I remember early on my wife and I had discussed what life would be like with a child. We both came packaged with preconceptions of what happens when you become a parent; the sacrifices and changes that we would be challenged with. We sat there and had reasoned that our life didn’t have to change though, and that we would continue doing all the things we enjoyed doing. We convinced ourselves that we could easily defy the convention of these preconceptions with the choices we made, and by taking the plunge, dealing with whatever problems as and when they presented themselves. We knew that having a child could not hold us back.

I have to admit though, that when faced with the prospect of having a baby it is hard to avoid any negative assumptions regarding the sacrifices you face, but all those things you have to adjust to seem minimal in comparison to what you have to gain.

Our will and choices genuinely feel forever changed by having a child. But subtly, and surprisingly, these changes are all of a resounding, positive note. Now that we have a daughter there is only purpose added and nothing taken away. We have a reason, or excuse if you will, to take opportunities that previously may have been passed up due to being too expensive, or too far, or too much hassle. We now have more reason for visits to the beach and an entire universe of other limitless opportunities.

The Twinkle Diaries


We decided that because we had a few extra days together over Easter we would do some things as a family – a new family – and what better way than starting with a bank holiday stroll to a local, country side, pub.

The walk took us into a surprisingly remote area of the city across farmland. We casually walked along the meadow, taking in the fresh air and watching the spring lambs frolic in the fields around us. This was the first time I used the baby carrier, and I had approached it tentatively. I spent most of the time uncertain of how well I was doing and learning slightly forward, getting a crick in my back, fearing that I might accidentally suffocate her as she nuzzled into my chest.

I checked her again, fast asleep, lulled by the bobbing of my stride.

The thirst we worked up on the walk was satisfied by a pint and accompanied by some crisps. Our daughter was greeted with celebrity status, charming the bank holiday visitors with her docile and playful mood. We were relaxed. We sat their as parents thankful for the break from home, enjoying the time together. As I sat back I looked at us all together. It was a nice afternoon, and I felt proud. Proud of my successful baby carrier experiment, but mainly proud of our daughter, and how she provoked such a positive reaction with no effort. People other than us seem to like her too. She did nothing much, nor did we, but it was enough.

What else could we do with this long weekend?

Night Feed

I crept into the bedroom, expertly negotiating my way in the dark. I could hear the heartwarming, gentle breathing of both my daughter and my wife as they deeply slept. I gently lifted my daughter from her moses basket and carried her out of the room.

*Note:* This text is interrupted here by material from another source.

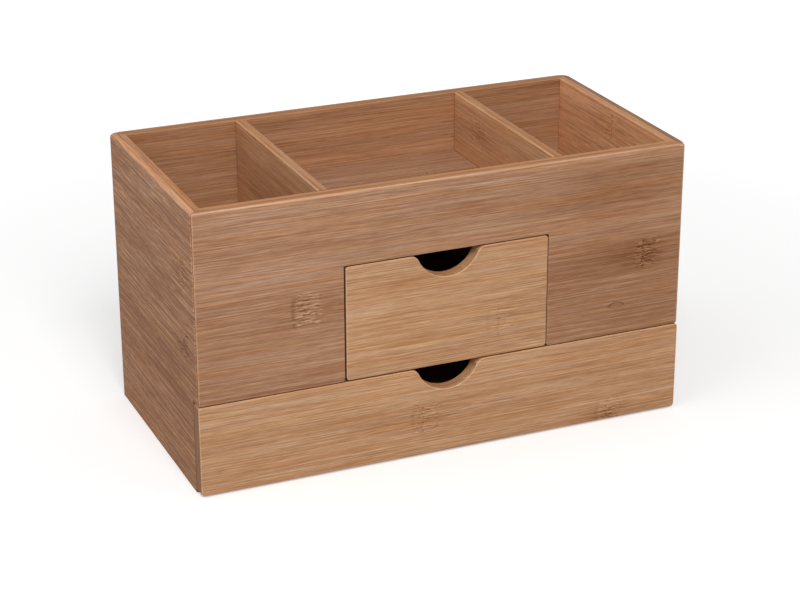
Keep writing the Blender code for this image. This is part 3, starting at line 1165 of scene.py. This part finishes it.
def side_wall(node, side, corners, own):
    """A side wall: side is -1 at the left and 1 at the right, own says what sets its finish apart."""
    finish = bamboo(node + "_bamboo", "Y", "Z", side * model_high.x, CASING_TONES,
                    shades=SIDE_SHADES, edge_wear_and_highlight=0.0, redness=0.74, **own)
    place = (side * model_high.x, 0, 0)
    wall = mitred_wall(node + "_board", deep, 0.0, side, place, finish, corners)
    cut_away(wall, seat())
    cut_away(wall, foot_corner(side))
    fit(wall, node)


for row in SIDE_WALLS:
    side_wall(*row)

# %% The back wall
RIM_TINT = (0.89, 0.755, 0.595, 1)
BACK_INNER_TINT = (0.98, 0.885, 0.78, 1)
BACK_KNUCKLES = ((-67, 88, 0, 0.9, 0.5), (52, 31, 0, 0.8, 0.5))

back_finish = bamboo("back_panel_bamboo", "X", "Z", model_high.y, CASING_TONES, 23, BACK_KNUCKLES,
                     first_strip=2.0, inner_tint=BACK_INNER_TINT, narrow_tint=RIM_TINT,
                     inner_narrow_tint=RIM_TINT)
back_wall = mitred_wall("back_panel_board", wide, 0.0, 2, (0, model_high.y, 0), back_finish,
                        (BACK_CORNER, BACK_CORNER))
fit(back_wall, "back_panel")

# %% [markdown]
# ## Front wall
#
# The front wall is the one that everybody looks at. The small drawer's opening is routed out of its
# lower edge, and the router also eased the opening's edges. The cutter here has the shape of that
# hole, and it flares where it leaves the wood, so one cut makes the hole and its eased edges. At the
# foot of each leg the corner is rounded too. The small drawer doesn't sit quite in the middle of its
# opening, so the gap at its left is wider than the one at its right.
#
# Two knuckles show on this wall. The left one is pale with a clear scar, the right one is dark with
# clear dots. The wall is darker at the upper right, where the strips were a darker choice, and along
# the seam above the lower drawer it gets painted shade.

# %% The front wall's finish
INNER_RIM_TINT = (0.98, 0.84, 0.67, 1)
FRONT_KNUCKLES = ((-70.5, 85.5, 0, 1.15, 1.0), (105.5, 87, 0, 1.3, 0.0))
FRONT_KNOTS = ((89.5, 61.5, 4.3, 1.5),)
FRONT_SHADES = (
    (82, 118, 78, 12, -0.20),
    (82, 84, 46, 12, -0.14),
    (95, 80, 110, 70, -0.12),
    (-85, 92, 70, 60, 0.06),
    (92, 130, 75, 9, -0.17),
    (80, 109, 50, 8, -0.07),
    (80, 58, 70, 13, 0.07),
    (-60, 128, 80, 14, 0.09),
    (-85, 57, 60, 14, 0.07),
    (-70, 86, 10, 10, 0.18),
    (105.5, 87, 16, 13, -0.16),
    # The last two rows are painted shade along the seam above the lower drawer.
    (-88, 46.5, 75, 2.2, -0.24),
    (88, 46.5, 75, 2.0, -0.15),
)
front_face = model_low.y

front_finish = bamboo("front_panel_bamboo", "X", "Z", front_face, CASING_TONES, 5, FRONT_KNUCKLES,
                      FRONT_SHADES, FRONT_KNOTS, edge_wear_and_highlight=0.68, first_strip=0.5, narrow_tint=RIM_TINT,
                      inner_narrow_tint=INNER_RIM_TINT)
print("front wall: knuckles", len(FRONT_KNUCKLES), "and shaded areas", len(FRONT_SHADES))

# %% The front wall and its opening
LEFT_GAP = 0.0009
RIGHT_GAP = 0.0003
OPENING_EASE = 0.0003
EASE_STEPS = 4
LEG_CORNER = 0.0012
LEG_STEPS = 4
FRONT_FOOT_RADIUS = 0.0002


def opening_outline():
    """The opening in the front view, anticlockwise, with its two legs' rounded corners."""
    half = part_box("upper_drawer_front")[1].x
    left, right = -half - LEFT_GAP, half + RIGHT_GAP
    left_leg, right_leg = left - LEG_CORNER, right + LEG_CORNER
    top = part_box("centre_compartment_floor")[0].z
    below, corner = panel_foot - CUT_OVERRUN, panel_foot + LEG_CORNER
    outline = [(left_leg, below), (right_leg, below)]
    outline += arc((right_leg, corner), LEG_CORNER, 3, 2, LEG_STEPS)
    outline += [(right, top), (left, top)]
    return outline + arc((left_leg, corner), LEG_CORNER, 0, -1, LEG_STEPS)


def opening():
    """A cutter for the opening, which flares at the front face."""
    flare = arc((OPENING_EASE, OPENING_EASE), OPENING_EASE, 3, 2, EASE_STEPS)
    layers = [(-OPENING_EASE, front_face - CUT_OVERRUN)]
    layers += [(-wider, front_face + depth) for wider, depth in flare]
    layers.append((0.0, front_face + WALL_THICKNESS + CUT_OVERRUN))
    return stacked("opening", opening_outline(), layers)


front_wall = mitred_wall("front_panel_board", wide, panel_foot, 0, (0, front_face, 0), front_finish,
                         (LEFT_FRONT_CORNER, RIGHT_FRONT_CORNER), foot=FRONT_FOOT_RADIUS)
for cutter in (opening(), foot_corner(-1), foot_corner(1)):
    cut_away(front_wall, cutter)
fit(front_wall, "front_panel")

# %% [markdown]
# ## Drawer fronts
#
# Both drawer fronts are flat boards with a round thumb notch in the middle of the upper edge,
# because there is no handle. The notch is a shallow bowl with a soft shoulder on each side: three
# arcs that run into each other without a kink. All edges round the face are sanded, and the four
# corners are slightly round in the front view.

# %% The outline of a drawer front
NOTCH_WIDTH = 0.039
NOTCH_DEPTH = 0.0125
NOTCH_SHOULDER = 0.005
NOTCH_STEPS = 36
SHOULDER_STEPS = 14
FRONT_CORNER = 0.0017
FRONT_CORNER_STEPS = 5


def notched_front(low, high):
    """A drawer front seen from the front, anticlockwise from the lower left corner."""
    half_notch = NOTCH_WIDTH / 2
    span = (half_notch ** 2 / NOTCH_DEPTH + NOTCH_DEPTH) / 2
    bowl = span - NOTCH_SHOULDER
    turn = math.atan2(half_notch, span - NOTCH_DEPTH) / (math.pi / 2)
    right, upper = high.x - FRONT_CORNER, high.z - FRONT_CORNER
    lower, shoulder = low.z + FRONT_CORNER, high.z - NOTCH_SHOULDER
    points = arc((-right, lower), FRONT_CORNER, -2, -1, FRONT_CORNER_STEPS)
    points += arc((right, lower), FRONT_CORNER, -1, 0, FRONT_CORNER_STEPS)
    points += arc((right, upper), FRONT_CORNER, 0, 1, FRONT_CORNER_STEPS)
    points += arc((half_notch, shoulder), NOTCH_SHOULDER, 1, 1 + turn, SHOULDER_STEPS)
    points += arc((0, high.z + bowl - NOTCH_DEPTH), bowl, -1 + turn, -1 - turn, NOTCH_STEPS)[1:-1]
    points += arc((-half_notch, shoulder), NOTCH_SHOULDER, 1 - turn, 1, SHOULDER_STEPS)
    return points + arc((-right, upper), FRONT_CORNER, 1, 2, FRONT_CORNER_STEPS)


print("thumb notch in mm:", 1000 * NOTCH_WIDTH, "wide and", 1000 * NOTCH_DEPTH, "deep")

# %% The drawer fronts
FACE_EDGE = 0.0007
INNER_EDGE = 0.00015
DRAWER_FRONTS = {
    "upper_drawer_front": {
        "seed": 31, "first_strip": 36.0, "knuckles": ((28, 64.5, 0, 0.5, 0.5),),
        "shades": ((-45, 75, 25, 40, 0.09), (42, 75, 28, 40, -0.03))},
    "lower_drawer_front": {
        "seed": 32, "first_strip": 11.0,
        "knuckles": ((88, 2.5, 0, 1.0, 0.5), (-11, 20, 0, 0.8, 0.5)),
        "shades": ((95, 42, 75, 22, -0.10), (62, 12, 45, 9, 0.05))},
}


def drawer_front(node, own):
    """A drawer front with its thumb notch and sanded edges. Own says what sets its finish apart."""
    low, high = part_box(node)
    # The upper edge gets painted shade, for the seam above the drawer.
    finish = bamboo(node + "_bamboo", "X", "Z", front_face, DRAWER_TONES, streaks=0.92,
                    strip_contrast=0.12, edge_wear_and_highlight=0.5, seam_shade_top=high.z * MM_PER_M, **own)
    face_edge = arc((FACE_EDGE, FACE_EDGE), FACE_EDGE, 3, 2, ROUND_STEPS)
    inner_edge = arc((INNER_EDGE, INNER_EDGE), INNER_EDGE, 3, 2, ROUND_STEPS)
    layers = [(amount, low.y + depth) for depth, amount in face_edge[::-1]]
    layers += [(amount, high.y - depth) for depth, amount in inner_edge]
    front = stacked(node + "_board", notched_front(low, high), layers, finish)
    fit(front, node)


for row in DRAWER_FRONTS.items():
    drawer_front(*row)

# %% [markdown]
# ## Drawer boxes
#
# Behind each front are two sides, a back and a thin bottom sheet. The bottom slips into a groove
# near the lower edge of the sides and the back, so it can't fall out. The groove is cut with a
# block that is a little larger than the sheet.

# %% Sides, backs and bottoms
GROOVE_SLACK = 0.0003
DRAWER_BOARDS = (
    ("left_side", "Y", "Z", ((-12, 81, 0, 0.8, 0.5), (30, 26, 0, 0.8, 0.5))),
    ("right_side", "Y", "Z", ((21, 80, 0, 0.8, 0.5), (-33, 35, 0, 0.8, 0.5))),
    ("back", "X", "Z", ((17, 90, 0, 0.8, 0.5), (-58, 21, 0, 0.8, 0.5))),
)
BOTTOM_KNUCKLES = ((-27, 14, 0, 0.7, 0.5),)


def drawer_box(drawer, seed):
    """A drawer's bottom, sides and back. The bottom has the first seed, the others the next ones."""
    sheet = drawer + "_bottom"
    low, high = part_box(sheet)
    slack = Vector((GROOVE_SLACK,) * 3)
    finish = bamboo(sheet + "_bamboo", "X", "Y", high.z, SHEET_TONES, seed, BOTTOM_KNUCKLES,
                    first_strip=5.0, streaks=0.8)
    fit(milled_board(sheet, "X", finish), sheet)
    for own_seed, (part, along, across, knuckles) in enumerate(DRAWER_BOARDS, seed + 1):
        node = f"{drawer}_{part}"
        board_low, board_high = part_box(node)
        outer_face = board_high.y if along == "X" else max(board_low.x, board_high.x, key=abs)
        finish = bamboo(node + "_bamboo", along, across, outer_face, DRAWER_TONES, own_seed,
                        knuckles, first_strip=2.0 * own_seed)
        board = milled_board(node, along, finish)
        cut_away(board, block("groove", low - slack, high + slack))
        fit(board, node)


drawer_box("upper_drawer", 40)
drawer_box("lower_drawer", 44)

I lay her down on the changing table and she began to stir. Half way though the nappy change, her eyes opened a crack, followed by a blink. At this point the muscles in her face contracted and she started to redden. Just as a cry was about to bellow from her, the dummy was deployed and her usual colour returned, her eye lids began to droop once again. We left the changing table clean, dry, and calm, and as I walked past the bedroom the soft breathes of my still slumbering wife continued.

We went downstairs and took the pre-warmed bottle from the kitchen. By the time we entered the lounge she had again started to wake and fuss. I sat down with her on my knee and replaced the dummy with the the tip of the bottle. She realised she wanted it, and as she drew the milk her eyes widened at the surprise of receiving a faster flow than she was used to from her more natural feeds throughout the day.

My wife remained asleep upstairs, making the most of a valuable and elongated opportunity for sleep, and I sat staring at my daughters face, making the most of this time I could have with her. Her look of suspicion and surprise settled, and she began studying my face with a calm and casual look.

As the bottle was drained she squirmed a bit and let milk flow from the corners of her mouth. “Finished?”. I slowly pulled the bottle away and her face reddened once more and discomfort filled her eyes, pleading to me. I began lifting her to my shoulder for a winding, and as I did so a trail of vomit cascaded from her mouth and down my jumper. “Mummy’s better at this, isn’t she?” I said as she looked up at me, the look of relief crossing her face.